┌─ SUPPLIED DATA
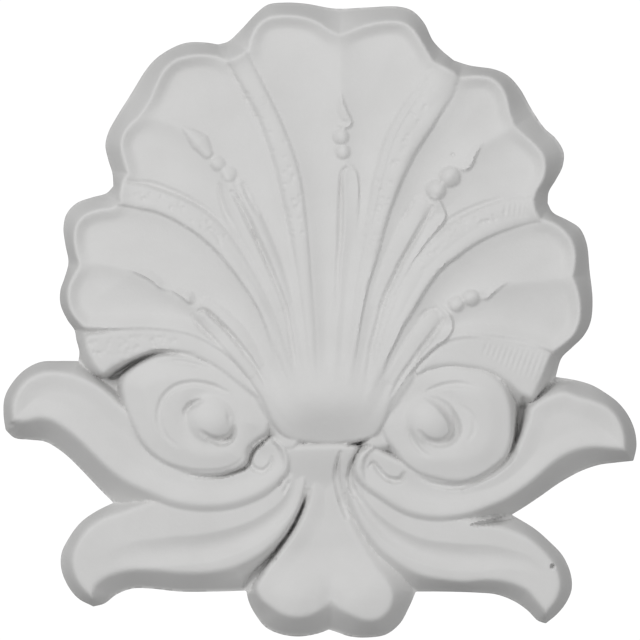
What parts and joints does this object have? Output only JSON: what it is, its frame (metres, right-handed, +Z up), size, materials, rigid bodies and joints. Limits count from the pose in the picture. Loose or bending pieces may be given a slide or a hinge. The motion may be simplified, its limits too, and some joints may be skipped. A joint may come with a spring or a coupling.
{
  "type": "shell onlay",
  "caption": "Cast decorative onlay: a lobed fan shell with ribs and darts over paired volutes, two pairs of curling leaves and a stem ending in a double drop, flat at the back.",
  "frame": {"origin": "on the flat back, on the upright centre line, at the middle of the height", "axes": "+Z up, the carved front faces -Y, the flat back faces +Y, +X to the right as seen from the front"},
  "size_m": [0.2196, 0.0214, 0.2195],
  "materials": {
    "primed_casting": "factory primed, matte off-white"
  },
  "bodies": {
    "root": {"shell_onlay": "primed_casting"}
  },
  "joints": []
}
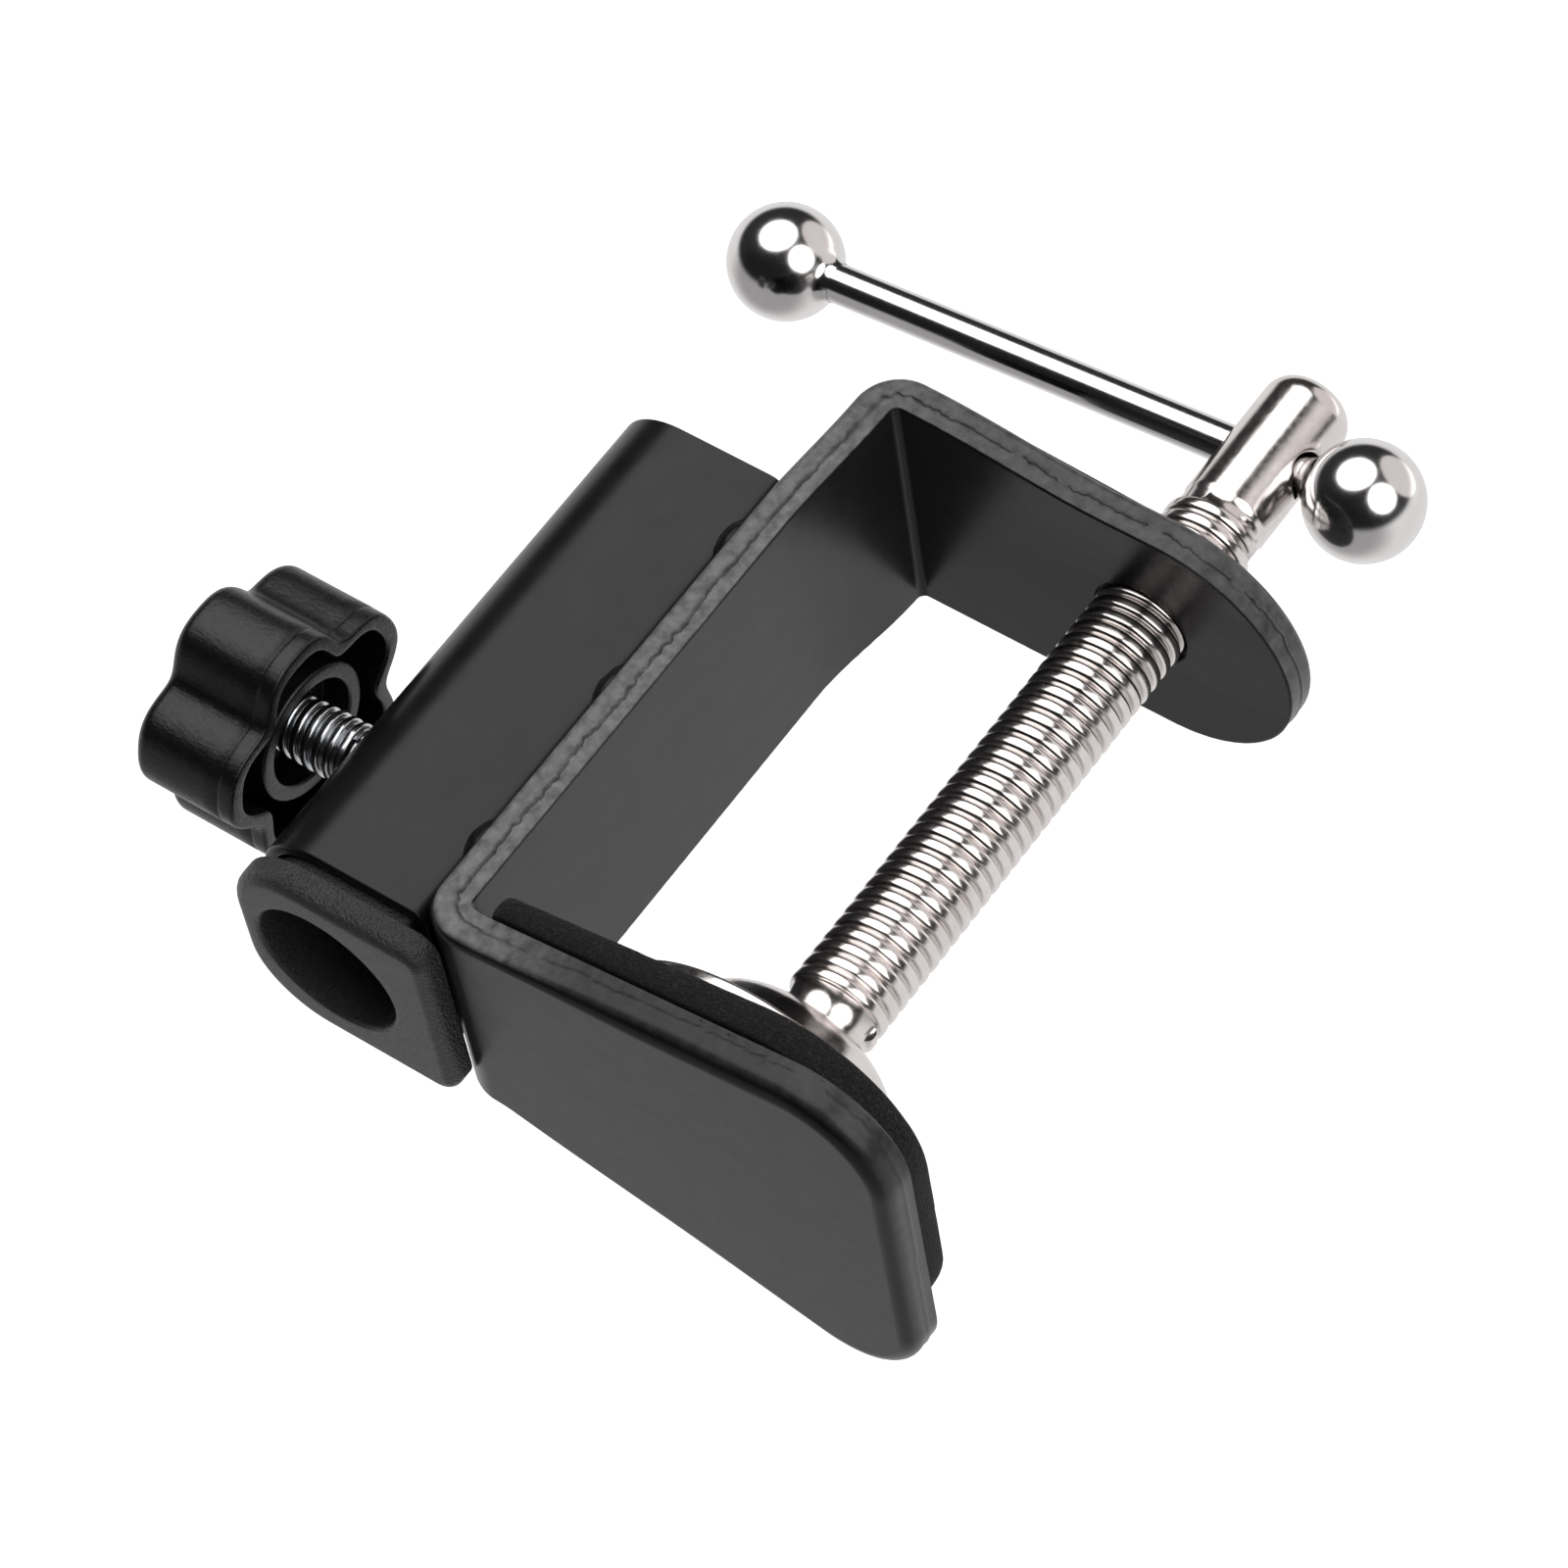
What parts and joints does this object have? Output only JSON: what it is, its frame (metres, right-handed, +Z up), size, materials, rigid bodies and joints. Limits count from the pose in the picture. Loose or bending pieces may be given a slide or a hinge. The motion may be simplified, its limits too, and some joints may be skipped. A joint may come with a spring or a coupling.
{
  "type": "table clamp with rod socket",
  "caption": "Bent steel table clamp: padded jaw, threaded clamp screw with sliding T-handle and dished foot, and a D-shaped socket tube with bush and lock knob for an upright rod.",
  "frame": {"origin": "centre of the foam pad's lower, clamping face, on the clamp screw's axis: the point that rests on the top of a table", "axes": "+Z up, along the clamp screw and the socket's bore, out of the socket's mouth; +X from the spine towards the open ends of the jaws; +Y across the bracket"},
  "size_m": [0.0887, 0.0416, 0.0979],
  "materials": {
    "black_paint": "semi-gloss black paint over bent steel plate",
    "black_foam": "matt black closed-cell foam",
    "black_plastic": "fine textured moulded black plastic",
    "nickel_plate": "warm bright nickel plate, satin on the threads",
    "polished_chrome": "mirror polished chrome",
    "zinc_plate": "bright zinc plate"
  },
  "bodies": {
    "frame": {"bracket": "black_paint", "foam_pad": "black_foam", "socket_tube": "black_paint", "socket_bush": "black_plastic", "weld_near_1": "black_paint", "weld_near_2": "black_paint", "weld_near_3": "black_paint", "weld_far_1": "black_paint", "weld_far_2": "black_paint", "weld_far_3": "black_paint"},
    "foot": {"pressure_foot": "nickel_plate"},
    "screw": {"clamp_screw": "nickel_plate"},
    "handle": {"handle_bar": "polished_chrome", "handle_ball_far": "polished_chrome", "handle_ball_near": "polished_chrome"},
    "bolt_point": {"lock_bolt_point": "zinc_plate"},
    "knob": {"lock_knob": "black_plastic", "lock_bolt": "zinc_plate"}
  },
  "joints": [
    {"name": "foot_travel", "type": "slide", "parent": "frame", "child": "foot", "axis": [0, 0, 1], "range_m": [-0.0496, 0.00041]},
    {"name": "screw_turn", "type": "hinge", "parent": "foot", "child": "screw", "pos_m": [0, 0, -0.0808], "axis": [0, 0, 1], "range_deg": [-11220, 90]},
    {"name": "handle_slide", "type": "slide", "parent": "screw", "child": "handle", "axis": [0.994, 0.1098, 0], "range_m": [0, 0.0449]},
    {"name": "bolt_travel", "type": "slide", "parent": "frame", "child": "bolt_point", "axis": [1, 0, 0], "range_m": [-0.00061, 0.00531]},
    {"name": "knob_turn", "type": "hinge", "parent": "bolt_point", "child": "knob", "pos_m": [-0.0568, 0, -0.0109], "axis": [1, 0, 0], "range_deg": [-170, 1500]}
  ],
  "couplings": [
    {"joint": "foot_travel", "follows": "screw_turn", "m_per_rad": 0.00025266},
    {"joint": "bolt_travel", "follows": "knob_turn", "m_per_rad": 0.00020213}
  ]
}
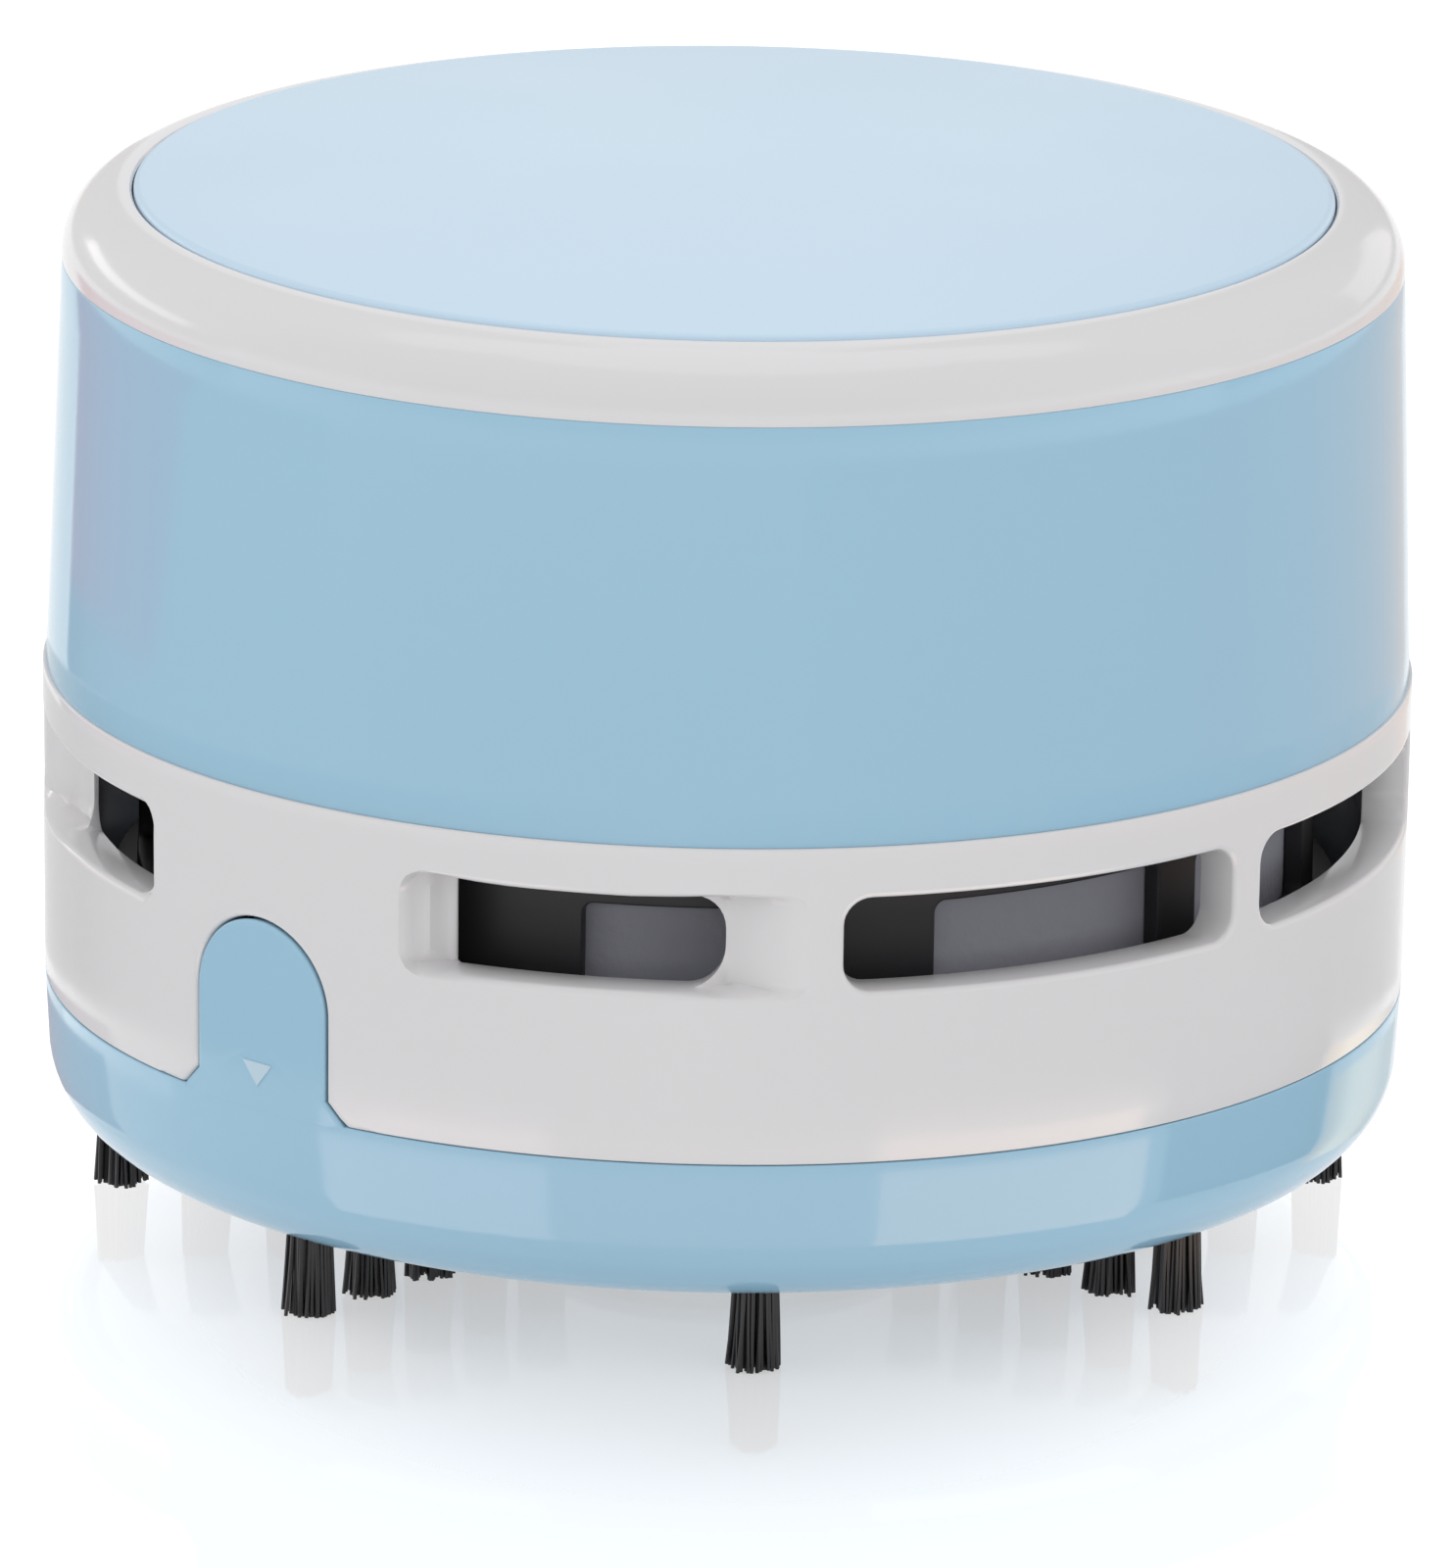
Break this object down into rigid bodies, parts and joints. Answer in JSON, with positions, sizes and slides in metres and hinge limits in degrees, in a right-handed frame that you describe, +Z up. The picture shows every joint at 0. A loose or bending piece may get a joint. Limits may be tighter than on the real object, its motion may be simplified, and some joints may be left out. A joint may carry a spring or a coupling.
{
  "type": "desktop vacuum cleaner",
  "caption": "Round battery desk vacuum with brush tufts under a dust cup, two press tabs, a slotted air band, a tapered shell and a flat battery lid.",
  "frame": {"origin": "on the fan's axis, in the plane of the bristle tips", "axes": "+Z up along the fan's axis, -Y to the front release tab, +Y to the switch"},
  "size_m": [0.085, 0.085, 0.0642],
  "materials": {
    "body_blue": "glossy",
    "trim_white": "glossy",
    "lid_pale": "fine matt texture",
    "nozzle_black": "glossy",
    "seal_rubber": "matt",
    "bristle_black": "soft bristle",
    "filter_grey": "felted cloth",
    "chassis_black": "satin",
    "switch_white": "satin",
    "fan_plastic": "satin",
    "cell_jacket": "plain bare jacket",
    "contact_nickel": "nickel plated",
    "motor_steel": "plated",
    "magnet_black": "sintered",
    "copper": "enamelled copper",
    "bush_bronze": "sintered bronze",
    "screw_steel": "zinc plated",
    "wire_red": "insulation",
    "wire_black": "insulation"
  },
  "bodies": {
    "base": {"dust_tray": "body_blue", "suction_nozzle": "nozzle_black", "tray_seal": "seal_rubber", "brush_row_000": "bristle_black", "brush_row_045": "bristle_black", "brush_row_090": "bristle_black", "brush_row_135": "bristle_black", "brush_row_180": "bristle_black", "brush_row_225": "bristle_black", "brush_row_270": "bristle_black", "brush_row_315": "bristle_black"},
    "push_tab_front": {"push_tab_front": "body_blue"},
    "push_tab_rear": {"push_tab_rear": "body_blue"},
    "filter": {"filter_cage": "nozzle_black", "filter_cloth": "filter_grey"},
    "fan": {"motor_shaft": "motor_steel", "armature_core": "motor_steel", "armature_windings": "copper", "commutator": "copper", "impeller": "fan_plastic"},
    "switch": {"switch_knob": "switch_white", "switch_slider": "switch_white"},
    "lid": {"battery_lid": "lid_pale"},
    "housing": {"vent_band": "trim_white", "upper_shell": "body_blue", "top_ring": "trim_white", "motor_plate": "chassis_black", "battery_cradle": "chassis_black", "battery_cell_left": "cell_jacket", "battery_cell_right": "cell_jacket", "contact_bridge": "contact_nickel", "contact_positive": "contact_nickel", "contact_negative": "contact_nickel", "contact_springs": "contact_nickel", "motor_can": "motor_steel", "motor_end_cap": "chassis_black", "motor_bush": "bush_bronze", "motor_magnets": "magnet_black", "motor_brushes": "copper", "motor_terminals": "contact_nickel", "switch_case": "chassis_black", "switch_terminals": "contact_nickel", "chassis_screws": "screw_steel", "wire_positive": "wire_red", "wire_negative": "wire_black", "wire_switched": "wire_red"}
  },
  "joints": [
    {"name": "housing_lift", "type": "slide", "parent": "base", "child": "housing", "axis": [0, 0, 1], "range_m": [0, 0.045]},
    {"name": "filter_lift", "type": "slide", "parent": "base", "child": "filter", "axis": [0, 0, 1], "range_m": [0, 0.0225]},
    {"name": "front_tab_press", "type": "hinge", "parent": "base", "child": "push_tab_front", "pos_m": [0, -0.0403, 0.0142], "axis": [-1, 0, 0], "range_deg": [0, 4], "stiffness_Nm_per_rad": 0.14},
    {"name": "rear_tab_press", "type": "hinge", "parent": "base", "child": "push_tab_rear", "pos_m": [0, 0.0403, 0.0142], "axis": [1, 0, 0], "range_deg": [0, 4], "stiffness_Nm_per_rad": 0.14},
    {"name": "fan_spin", "type": "hinge", "parent": "housing", "child": "fan", "pos_m": [0, 0, 0.035], "axis": [0, 0, 1], "continuous": true},
    {"name": "switch_slide", "type": "slide", "parent": "housing", "child": "switch", "axis": [1, 0, 0], "range_m": [0, 0.004]},
    {"name": "lid_lift", "type": "slide", "parent": "housing", "child": "lid", "axis": [0, 0, 1], "range_m": [0, 0.03]}
  ],
  "couplings": [
    {"joint": "filter_lift", "follows": "housing_lift", "ratio": 0.5}
  ]
}
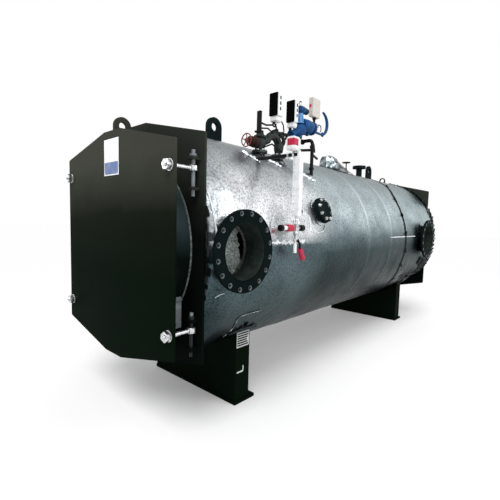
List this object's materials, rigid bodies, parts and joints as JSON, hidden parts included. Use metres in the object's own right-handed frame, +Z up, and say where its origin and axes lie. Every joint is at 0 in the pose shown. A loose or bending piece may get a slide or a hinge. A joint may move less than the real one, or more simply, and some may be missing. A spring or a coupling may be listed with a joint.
{
  "type": "industrial boiler",
  "caption": "Horizontal shell boiler on two saddles, foil-clad insulation, octagonal hinged front door, side gas flanges and top-mounted valves and gauges.",
  "frame": {"origin": "middle of the underside of the front saddle, at floor level", "axes": "+Y along the boiler to its rear, the hinged door faces -Y, +X is the side with the gas flanges, +Z up"},
  "size_m": [1.961, 5.18, 2.833],
  "materials": {
    "black_enamel": "gloss black enamel over steel plate",
    "foil": "crinkled bright aluminium foil over mineral wool",
    "drum_paint": "dark steel-blue paint, satin",
    "raw_steel": "plain boiler plate with mill scale",
    "ceramic_fibre": "white ceramic fibre blanket",
    "refractory": "cast refractory concrete",
    "zinc_steel": "bright zinc plating",
    "cast_grey": "grey-green painted casting",
    "black_pipe": "black painted pipe",
    "white_enamel": "white baked enamel",
    "switch_black": "black moulded housing",
    "valve_blue": "blue enamel on cast iron",
    "wheel_red": "red painted cast wheel",
    "brass": "turned brass",
    "box_beige": "beige moulded box"
  },
  "bodies": {
    "boiler": {"front_chamber": "raw_steel", "boiler_barrel": "raw_steel", "rear_chamber": "raw_steel", "tube_sheets": "raw_steel", "chamber_lining": "ceramic_fibre", "front_plate": "black_enamel", "rear_plate": "black_enamel", "rear_cover": "black_enamel", "jacket_front_length": "foil", "jacket_middle_length": "foil", "jacket_rear_length": "foil", "jacket_tail_length": "foil", "gas_inlet_nozzle": "black_enamel", "gas_outlet_nozzle": "black_enamel", "front_saddle": "black_enamel", "rear_saddle": "black_enamel", "lifting_lugs": "black_enamel", "rear_eye": "black_enamel", "hinge_pins": "black_enamel", "pin_tabs": "black_enamel", "steam_nozzle": "black_enamel", "vent_valve": "black_enamel", "foil_cowl": "foil", "handhole": "black_enamel", "level_gauge": "white_enamel", "gauge_head": "white_enamel", "level_pipes": "black_pipe", "gauge_cock": "black_pipe", "feed_valve": "cast_grey", "trim_header": "black_pipe", "pressure_switches": "switch_black", "switch_siphons": "zinc_steel", "safety_valve": "valve_blue", "safety_lever": "valve_blue", "brass_coupling": "brass", "junction_box": "box_beige"},
    "door": {"door_plate": "black_enamel", "door_drum": "drum_paint", "door_refractory": "refractory", "door_gasket": "ceramic_fibre", "door_lug": "black_enamel", "tie_bolts": "zinc_steel", "clamp_pins": "black_enamel"},
    "vent_wheel": {"vent_handwheel": "black_enamel"},
    "feed_wheel": {"feed_handwheel": "wheel_red"}
  },
  "joints": [
    {"name": "door_hinge", "type": "hinge", "parent": "boiler", "child": "door", "pos_m": [0.724, -0.715, 1.35], "axis": [0, 0, 1], "range_deg": [0, 87]},
    {"name": "vent_wheel_turn", "type": "hinge", "parent": "boiler", "child": "vent_wheel", "pos_m": [0, 2.795, 2.464], "axis": [0, 0, 1], "continuous": true},
    {"name": "feed_wheel_turn", "type": "hinge", "parent": "boiler", "child": "feed_wheel", "pos_m": [0.5, 0.029, 2.229], "axis": [0, -1, 0], "continuous": true}
  ]
}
└─
• TASK REQUIREMENTS: Of the lines in the material, how many contain the word "that"? Reply with the number and nothing else.

• WRITTEN REPLY: 2